Lo stesso giorno la Farnesina, tramite Amedei, consegna una nota al governo iraniano in cui chiede “garanzie totali sulle condizioni di detenzione di Cecila Sala” e la “liberazione immediata” della giornalista italiana. 

 

2 gennaio: l'ambasciatore iraniano alla Farnesina, il primo vertice di governo e il tweet su Abedini

Il ministro degli esteri Antonio Tajani annuncia di aver convocato alla Farnesina l’ambasciatore iraniano Mohammad Reza Sabouri, cui viene chiesta nuovamente la liberazione immediata di Cecilia.
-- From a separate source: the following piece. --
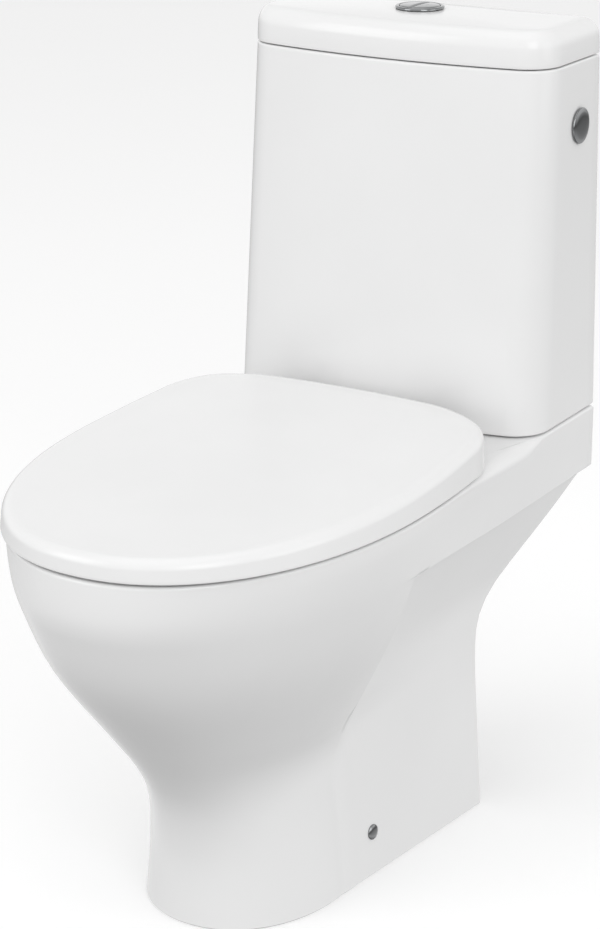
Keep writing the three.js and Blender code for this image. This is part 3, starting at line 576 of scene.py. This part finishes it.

Nell'incontro il ministero ha ribadito la richiesta di assicurare condizioni di detenzione dignitose, nel rispetto dei diritti umani, di garantire piena assistenza consolare, permettendo all'ambasciata d'Italia a Teheran di visitare Cecilia e di fornirle i generi di conforto che finora le sono stati negati. 

Nello stesso giorno, per la prima volta il caso arriva a Palazzo Chigi. La presidente del Consiglio Giorgia Meloni riunisce il ministro degli Esteri Antonio Tajani, il ministro della Giustizia Carlo Nordio, il sottosegretario Alfredo Mantovano e i vertici dei servizi di intelligence. Al termine della riunione, Palazzo Chigi fa sapere che "il governo conferma l’impegno presso le autorità iraniane per l’immediata liberazione di Cecilia Sala, e, in attesa di essa, per un trattamento rispettoso della dignità umana". La premier telefona poi al papà di Cecilia e incontra la madre a Palazzo Chigi. 

Ancora giovedì 2 gennaio, per la prima volta una fonte ufficiale iraniana mette in relazione l'arresto di Cecilia con quello, avvenuto il 16 dicembre a Malpensa su mandato americano, dell'ingegnere iraniano Abedini, (Mohammad Abedininajafabadi). L'uomo è sospettato di avere trafficato in tecnologia militare – eludendo le leggi statunitensi sul controllo delle esportazioni e sulle sanzioni – e di cui gli Stati Uniti hanno chiesto l'estradizione. A riguardo, Palazzo Chigi ha dichiarato: "Per quanto riguarda Mohammad Abedini, che è al momento in stato di detenzione cautelare su richiesta delle autorità degli Stati Uniti, il governo ribadisce che a tutti i detenuti è garantita parità di trattamento nel rispetto delle leggi italiane e delle convenzioni internazionali". 

   

3 gennaio: i genitori di Cecilia chiedono il silenzio stampa

Dopo una settimana in cui la notizia dell'arresto è stata di dominio pubblico, i genitori di Cecilia comunicano di volersi astenere da commenti e dichiarazioni e chiedono senso di responsabilità, riservatezza e discrezione, anche attraverso un silenzio stampa, per non vanificare gli sforzi delle autorità italiane nelle trattative delicate. Un appello legittimo e comprensibile, che si può realizzare offrendo un’informazione sobria e responsabile in grado di evitare il rischio indicato dalla famiglia, quello appunto di allungare i tempi per riportare Cecilia a casa.